→ What is asked
Return the listing below in full, with every line exactly as it is.

→ Material
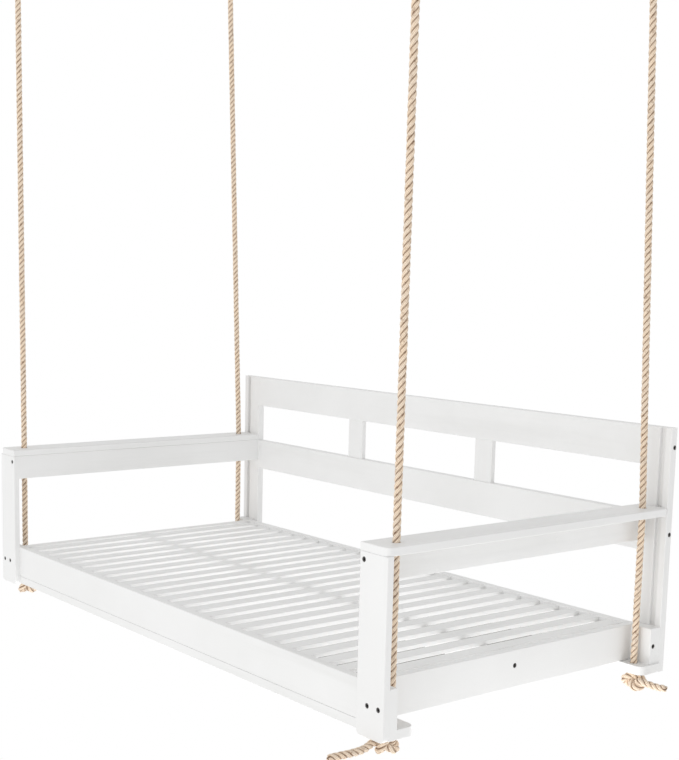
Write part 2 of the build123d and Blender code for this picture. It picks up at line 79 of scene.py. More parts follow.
# which way each tail points, in degrees from +X, and how far it reaches from the rope
TAILS = {
    "front_left": (90.0, 0.124),
    "front_right": (-90.0, 0.199),
    "back_left": (180.0, 0.119),
    "back_right": (0.0, 0.119),
}
LOWER_TOP = 0.0122      # top of a lower rope, below the armrest's top
UPPER_END = 0.0085      # an upper rope's end, below the armrest's top
EYE_CENTRE = -0.1014    # thimble, below the staple's bar
EYE_RADIUS = 0.0303     # the rope's middle round the thimble
EYE_TOUCH = (0.0285, -0.1116)
THROAT = -0.1914
SPLICE_END = -0.2894
CORD_TOP = -0.2020      # where the eye takes over from the taut rope
KNOT_SPREAD = 0.0105    # half the pitch of the knot's turns in its own plane
KNOT_DEPTH = 0.0125     # how far its turns pass in front of each other
KNOT_SHIFT = (0.007, -0.003)
LONG_TAIL = 0.130       # a long tail, from the side of its knot
LONG_REACH = 0.15       # a tail that reaches further than this is a long one
KNOT_DROP = 0.0208      # the knot's middle, below its bearer
KNOT_CUT = (0.765, -0.60)   # where the knot's turns are cut open, in half turns

# ---- strands ----------------------------------------------------------------------------
STRAND_SHARE = 0.268    # a strand's radius, as a share of the rope's diameter
ROPE_REACH = 0.522      # the strands' outer faces, as a share of the rope's diameter
STRAND_SPREAD = 1.06    # strands pressed against each other are this much wider than deep
NEXT_ROPE = 1.9         # each rope's strands start this much further round, in radians
LOWER_START = 2.6       # and a lower rope's this much further than its upper rope's
TUCK_LAY = 1.15         # a tucked strand's lay, as a share of the rope's
TUCK_SHARE = 0.225      # its radius before it grows thin, as a share of the rope's diameter
TUCK_PITCH = 0.0295     # metres from one dip under a strand to the next

# ---- camera and light, in metres and degrees unless a line says otherwise ---------------
CAMERA_PLACE = (3.39979, -2.54626, -1.35509)
CAMERA_TURN = (0.89755, 0.14649, 0.02279)   # to the left of +Y, down, and over, in radians
CAMERA_LENS = 63.095                        # millimetres, on a sensor 36 mm long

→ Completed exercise
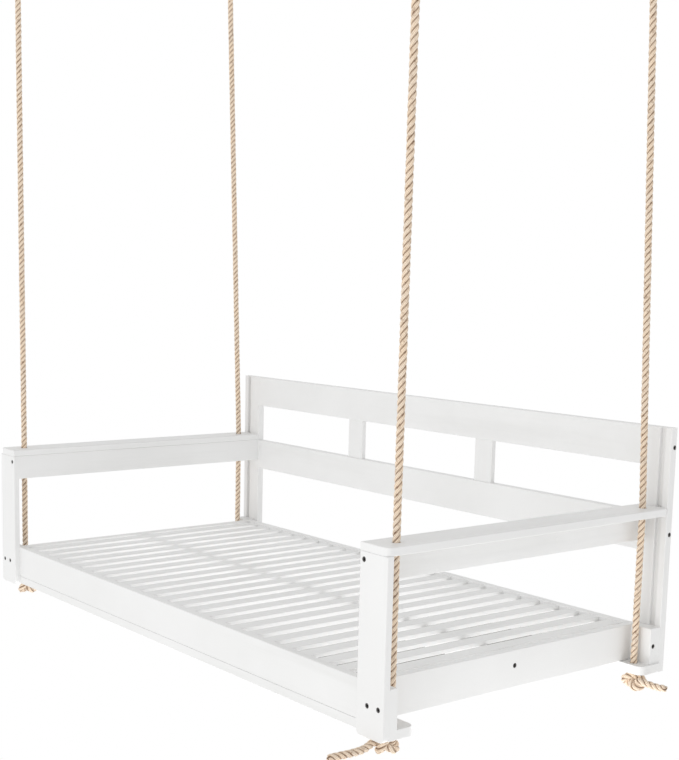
Write part 2 of the build123d and Blender code for this picture. It picks up at line 79 of scene.py. More parts follow.
# which way each tail points, in degrees from +X, and how far it reaches from the rope
TAILS = {
    "front_left": (90.0, 0.124),
    "front_right": (-90.0, 0.199),
    "back_left": (180.0, 0.119),
    "back_right": (0.0, 0.119),
}
LOWER_TOP = 0.0122      # top of a lower rope, below the armrest's top
UPPER_END = 0.0085      # an upper rope's end, below the armrest's top
EYE_CENTRE = -0.1014    # thimble, below the staple's bar
EYE_RADIUS = 0.0303     # the rope's middle round the thimble
EYE_TOUCH = (0.0285, -0.1116)
THROAT = -0.1914
SPLICE_END = -0.2894
CORD_TOP = -0.2020      # where the eye takes over from the taut rope
KNOT_SPREAD = 0.0105    # half the pitch of the knot's turns in its own plane
KNOT_DEPTH = 0.0125     # how far its turns pass in front of each other
KNOT_SHIFT = (0.007, -0.003)
LONG_TAIL = 0.130       # a long tail, from the side of its knot
LONG_REACH = 0.15       # a tail that reaches further than this is a long one
KNOT_DROP = 0.0208      # the knot's middle, below its bearer
KNOT_CUT = (0.765, -0.60)   # where the knot's turns are cut open, in half turns

# ---- strands ----------------------------------------------------------------------------
STRAND_SHARE = 0.268    # a strand's radius, as a share of the rope's diameter
ROPE_REACH = 0.522      # the strands' outer faces, as a share of the rope's diameter
STRAND_SPREAD = 1.06    # strands pressed against each other are this much wider than deep
NEXT_ROPE = 1.9         # each rope's strands start this much further round, in radians
LOWER_START = 2.6       # and a lower rope's this much further than its upper rope's
TUCK_LAY = 1.15         # a tucked strand's lay, as a share of the rope's
TUCK_SHARE = 0.225      # its radius before it grows thin, as a share of the rope's diameter
TUCK_PITCH = 0.0295     # metres from one dip under a strand to the next

# ---- camera and light, in metres and degrees unless a line says otherwise ---------------
CAMERA_PLACE = (3.39979, -2.54626, -1.35509)
CAMERA_TURN = (0.89755, 0.14649, 0.02279)   # to the left of +Y, down, and over, in radians
CAMERA_LENS = 63.095                        # millimetres, on a sensor 36 mm long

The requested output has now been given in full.